L’Opéra national de Paris reçoit Jacob Lenz à l’Amphithéâtre Bastille, dans une réalisation pour laquelle œuvrèrent le Centro de Experimentación Teatro Colón de Buenos Aires, deSingel et la Beethoven Academie, une réalisation que Caroline Petrick signa pour Muziektheater Transparent. Sur une scène où les musiciens semblent autant de bienveillants valets de théâtre, les évolutions des protagonistes obéissent à un principe d’une sobriété déconcertante et salutaire qui vient ciseler l’angoisse du rôle-titre grâce à une direction d’acteur exigeante et précise, avantageusement avare d’effets. Il est rare d’assister à un vrai moment de théâtre à l’opéra ; c’est le cas ce soir. Soutenue par le précis et parfois lyrique Alejo Pérez qui, à la tête des musiciens de la Beethoven Academie, profite des ressorts expressifs de la partition – la Sarabande de la neuvième scène sur le désarroi silencieux de Lenz, par exemple, est saisissante, comme terrifiante sera l’enclume de l’épisode suivant, sur la découverte d’un cadavre de l’enfant malade –, la distribution réunie sert idéalement l’ouvrage.

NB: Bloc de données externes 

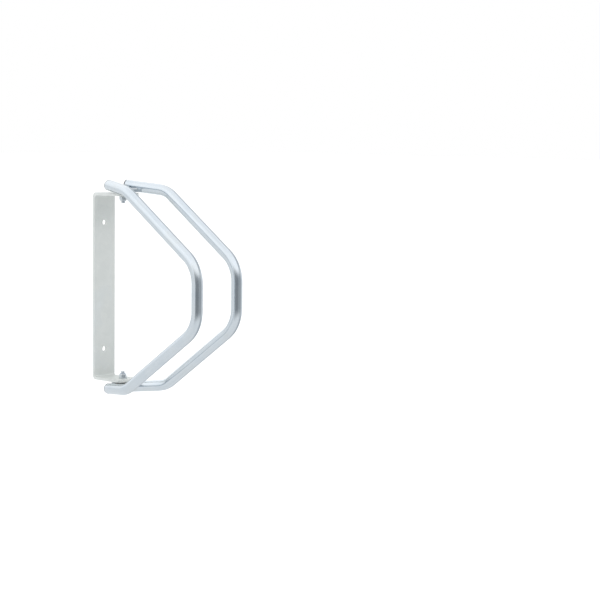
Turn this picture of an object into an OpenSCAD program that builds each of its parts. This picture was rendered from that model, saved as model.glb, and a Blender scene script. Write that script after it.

Si les six chanteuses et chanteurs constituant les Voix venues hanter un personnage attachant à l’idéalisme utopique – « nul ne doit être considéré comme médiocre ou laid si on veut le comprendre... » – ne sont pas toujours exactement équilibrées, le doux pasteur Oberlin (en réalité c’est lui qui consigna les évolutions de l’attaque schizophrène du poète, en 1778 ; son journal fut porté à la connaissance de Büchner lors de son propre séjour à Strasbourg, en 1831), miséricordieux et réconfortant, puis charitablement bourgeois dans l’abandon consenti de cet animal blessé qu'il avait recueilli, bénéficie de la généreuse régularité sonore et du grave au grain troublant de la basse Marek Gasztecki, présence parfaite dans un tel rôle. Le ténor Lorenzo Caròla offre à Kaufmann un timbre immédiatement satisfaisant et un chant à l’attaque franche, mais n’est pas toujours crédible dans ce personnage plein d'un gros bon sens buté et cependant triste de ne comprendre la mauvaise tête embrouillée de l’ami Lenz.
Hagen Matzeit est un Jacob Lenz bouleversant.
Plus qu’en chanteur, c’est en acteur de génie qui déclamerait son rôle jusqu’au chant qu’il apparaît ici. Qu’on ne se méprenne pas : sa prestation s’en appuie d’autant plus sur une approche étonnement maîtrisée des embûches de la partition, servie par une agilité à toute épreuve, jusque dans un sprechgesang rendu évident. Avec un médium non dépourvu de corps, un aigu lumineux et un falseto d’une prodigieuse santé, la voix s’avère souple, efficace tant dans les passages vaillants que délicats – l’exceptionnelle suavité de l’hymne à la « femme trop belle pour cette terre » (Friedericke), abordé comme un Lied, prend tout son relief avec les « Tuez-moi ! » du dernier tiers de l’œuvre –, grâce à un impact égal sur toute la tessiture et à une conduite sûre du chant. Tout en se jouant des difficultés intervallaires du rôle, le baryton berlinois habite Lenz d’une présence engagée, d’autant soulignée par un physique et un âge – comme il est bon de voir servir cet opéra écrit avec l’énergie de la jeunesse d’un Rihm d’à peine vingt-six ans par celle d’un jeune chanteur – qui en rendent plus proche et troublant encore le drame intérieur.